We just happen to be living in part of the multiverse where the cosmological constants are set right for life—which would be hardly surprising. We couldn’t exist, or at least couldn’t have arisen, in parts of the multiverse where the constants are set wrong for life.

This argument parallels one that operates on a somewhat smaller scale: that of our solar system. Some apologists, such as Hugh Ross, have noted that not only does it appear that our universe has been designed for life, it appears that our solar system has as well. Our sun is of the right type to last long enough for life to arise. There is no pesky companion star to mess up planetary orbits. Earth just happens to be in the right distance from the sun to allow liquid water. It happens to have lots of liquid water. It’s big enough to hold an atmosphere. We’ve got our big buddy Jupiter in the outer solar system soaking up comets for us. Etc., etc. All in all, we live in a pretty sweet spot.

But the thing is: There’s lots of solar systems out there. Lots and lots of stars and—we now know—lots and lots of planets. Hawking and Mlodinow point out that the numbers are so large that, at various points in the universe, there are bound to be planets with conditions like those we have here on Earth. So it’s no surprise—given that we exist—that we happen to exist at one of those oases in the cosmic desert. We couldn’t have arisen in a place that was inhospitable to life (or at least we’d be very much less likely to).

I’m prepared to say that Hawking and Mlodinow are right about that. At least, at the present state of our knowledge, I can’t rule out that there are other places in the universe where the local solar system is set up right for allowing life. In fact, I’d like to think there are such places.

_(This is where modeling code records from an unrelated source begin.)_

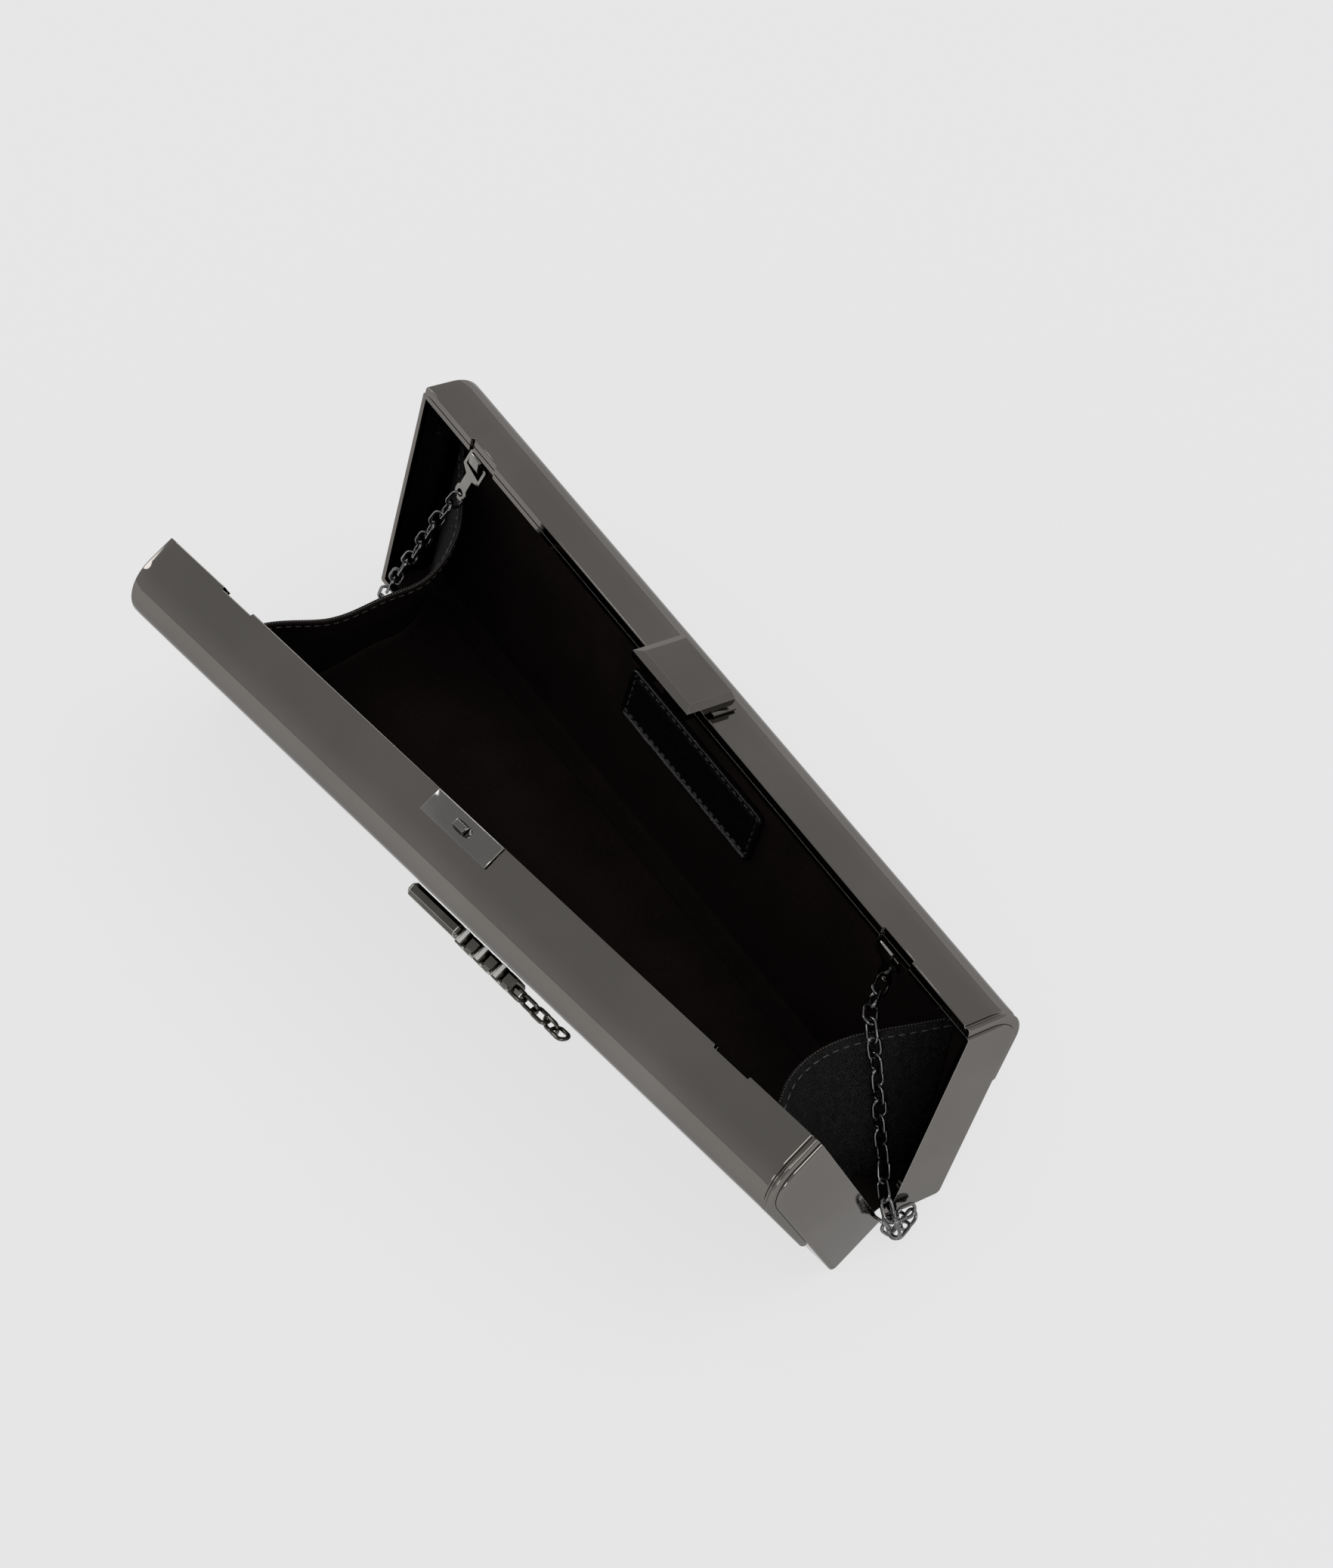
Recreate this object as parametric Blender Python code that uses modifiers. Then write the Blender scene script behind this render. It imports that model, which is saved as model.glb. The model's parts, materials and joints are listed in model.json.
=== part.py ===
"""Hard-shell evening clutch: two metal trays on a leather gusset, standing open, with a chain strap.

Each half is modelled in the closed clutch's own frame: X along the length, the mating plane at y = 0,
the trays' bottoms at z = 0. The halves then turn apart about the leather hinge and stand on the floor.
All lengths are in metres.
"""

import math

import bmesh
import bpy
from mathutils import Matrix, Vector

# Shells
TRAY_LENGTH = 0.2012
TRAY_HEIGHT = 0.0574
TRAY_DEPTH = 0.0145
TRAY_WALL = 0.0012
TRAY_TOP_RADIUS = 0.0075
TRAY_BOTTOM_RADIUS = 0.0015
COVER_END_INSET = 0.0006
COVER_THICKNESS = 0.0018
FRONT_COVER_BOTTOM = 0.0225
BACK_COVER_BOTTOM = 0.0365
COVER_HEM_RADIUS = 0.0012
END_GROOVE_INSET = 0.0013
END_GROOVE_WIDTH = 0.0006
END_GROOVE_DEPTH = 0.0004
GAP = 0.0003
OVERRUN = 0.002

# Lining, stuck to the inside of each tray
LINING_THICKNESS = 0.0008
LINING_MOUTH_INSET = 0.0012

# Leather hinge: the line that the halves turn about lies in the mating plane and drops to the left
HINGE_Z = -0.0022
HINGE_SLOPE_DEG = 13.97
OPEN_DEG = 36.24

# Notches in the mouth, two a half, where the strap comes out of the closed clutch
NOTCH_END_INSET = 0.0194
NOTCH_WIDTH = 0.0097
NOTCH_DEPTH = 0.0008
NOTCH_DROP = 0.0048

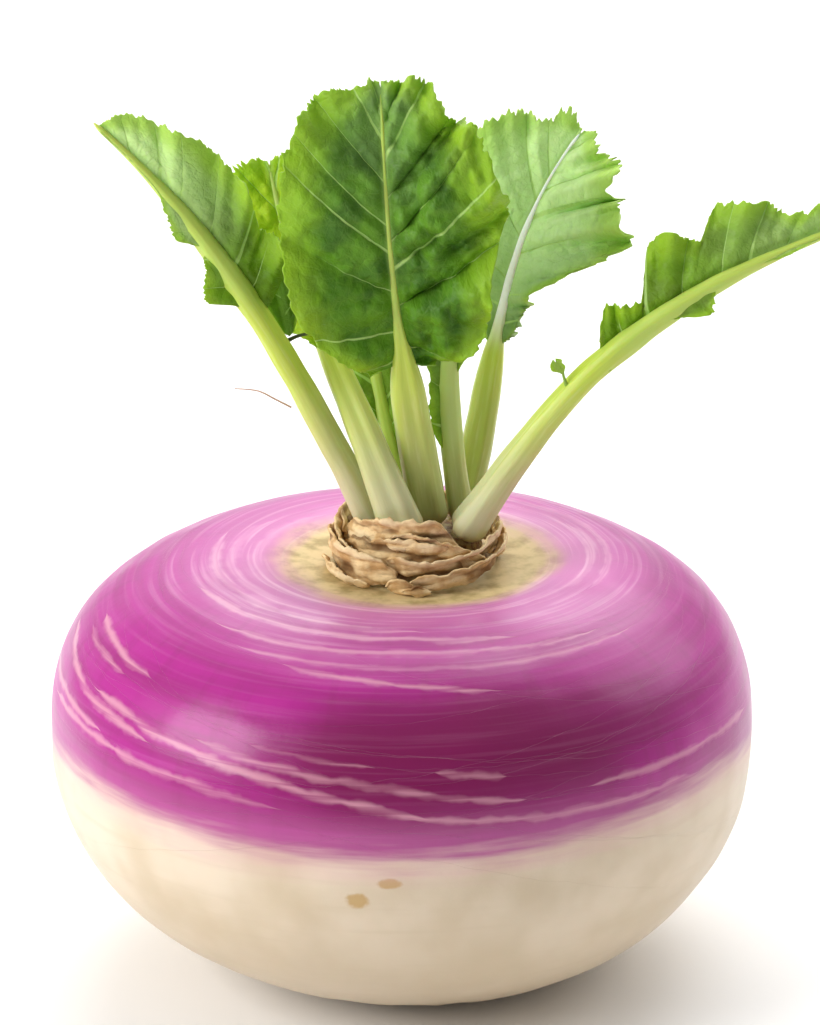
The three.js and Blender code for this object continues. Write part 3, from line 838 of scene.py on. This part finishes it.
# The blade: rows are side veins, columns run from one margin over the rib to the other. A point
# lies some way out along its vein; that flat leaf is folded and rolled up each side of the rib
# and then moved along its own normal by the bulges between veins, the puckers between small
# veins, the waves of the margin and a groove at each side vein.
def bladeSurface(leaf):
    s = leafShape
    rows, half = s["rows"], s["halfColumns"]
    length = ribLine(leaf)[1][-1]
    begin, end = np.array(leaf["span"]) * length
    share = np.linspace(0, 1, rows)
    start = share**1.1 * (end - begin)
    total = (end - begin) + 0.8
    angle = np.radians(smoothList(leaf["veins"], share))
    sign = np.concatenate([-np.ones(half), [0], np.ones(half)])
    v = np.concatenate([np.linspace(1, 1 / half, half), [0], np.linspace(1 / half, 1, half)])[None, :]
    left = sign[None, :] < 0
    pick = lambda pair: np.where(left, pair[0], pair[1])
    reaches = []
    for outline in (leaf["left"], leaf["right"]):
        reach = veinReach(start, angle, outline, total)
        smooth = np.convolve(np.pad(reach, 2, mode="edge"), np.ones(5) / 5, mode="valid")
        reaches.append(smooth[:, None])
    reach = np.where(left, reaches[0], reaches[1])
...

So I don’t think the argument that our solar system has been intelligently designed is particularly strong. At least that’s my impression.

But there’s a difference between the argument from local constants and the argument from cosmic constants: We can see that there are other solar systems (and a vast number of them); we can’t see that there are other universes (much less a vast number of them).

The existence of other solar systems is as plain as the night sky—once you’ve figured out what the stars are. And now we’re starting to get information about the planets that circle them. Soon we may have decent statistical understanding of the kinds of solar systems that exist and of how common or uncommon our own solar system type is.

Nothing like this is remotely true regarding other universes. We have no observational evidence that even a single alternate universe exists. We certainly do not have evidence of a large or even an infinite number of them. And, even if such universes exist, why shouldn’t they all obey exactly the same laws? What makes Hawking and Mlodinow think that the laws in each one are reshuffled like the results of a cosmic slot machine?

Their book—startlingly—does not contained any sustained argumentation for this idea. They do point to the work of Richard Feynman—a physicist who in the 1940s suggested that, in some experimental situations, subatomic particles behave as if they are taking every possible path between one point and another. But even if you take this appearance literally, it is one thing to say that particles take every possible path as they move and it is quite a different thing to say that every possible universe unfolds. The analogy between the behavior of a subatomic particle and the behavior of an entire universe is about as weak as can be imagined (particularly when one of the foundational observations of modern physics is that large scale phenomena in the universe do not display the same behaviors as small scale phenomena).

I don’t have a problem with the idea that there might be other universes. I think it would be cool if there are. I wouldn’t even have a problem with it if, at moment of creation, God said, “Let there be every logically possible combination of events!” That would only illustrate his creative ability in an even more robust way than what we see in our corner of creation.

But while these ideas are nice to think about—and write science fiction stories about—they are not things for which we have evidence.

And even if we did have evidence for a vast number of universes, with every possible set of natural laws governing them, it would only raise a further question that Hawking and Mlodinow don’t even touch in the book: If there is multiverse with every possible combination of natural laws in the universes it contains . . . what is driving the change of laws in each universe? If there is a cosmic slot machine, whose innards cause the constants to come up different in each universe, why is that the case?

Even if you grant (for the sake of argument) that the local laws vary in different universes, it only points to a higher set of laws, that must be governing (and driving) the differences among the local laws. Why does that higher set of laws exist? Hawking and Mlodinow don’t even venture a guess.

(And we won’t even go into the fact that certain cosmological constants appear to change across our own universe.)

So even if you grant that these higher laws would allow universes to come into existence on their own, we still need an explanation for the set of higher laws, why there is something (the higher laws and the universes that they entail) rather than the nothing that would be if they didn’t exist.

When all is said and done, it still looks like our universe was designed for life to exist. Conjecturing the existence of other universes with every possible combination of laws amounts to building your case with evidence you don’t have.

If I were walking along a beach and found a message written in the sand—say, “Hi, Jimmy! Isn’t the beach fun?”—I could explain it as something written by an intelligent being. Or, if I postulate an infinite number of other beaches where the grains of sand are arranged randomly, I could say it was just coincidence. The problem is that I don’t have evidence for the existence of an infinite number of beaches, and to conjecture them to get around the implication of intelligent design is to build one’s case with non-evidence.

Hawking and Mlodinow deny that they’re postulating a multiverse just to avoid intelligent design, but they don’t offer any sustained arguments for its existence. Nor do they explain the higher set of laws that would be needed to generate a multiplicity of universes with their own local laws.

Ultimately The Grand Design is long on assertion and short on argument. The authors also fail to inform the reader of just how tentative, hypothetical, and debatable a lot of the concepts they are using are.

While the book may try to get across concepts in physics that are deep, its reasoning on philosophy and theology are shallow, and the book fails to offer convincing reasons why we should not take the apparent intelligent design of the universe at face value and conclude that there is, indeed, an Intelligent Designer.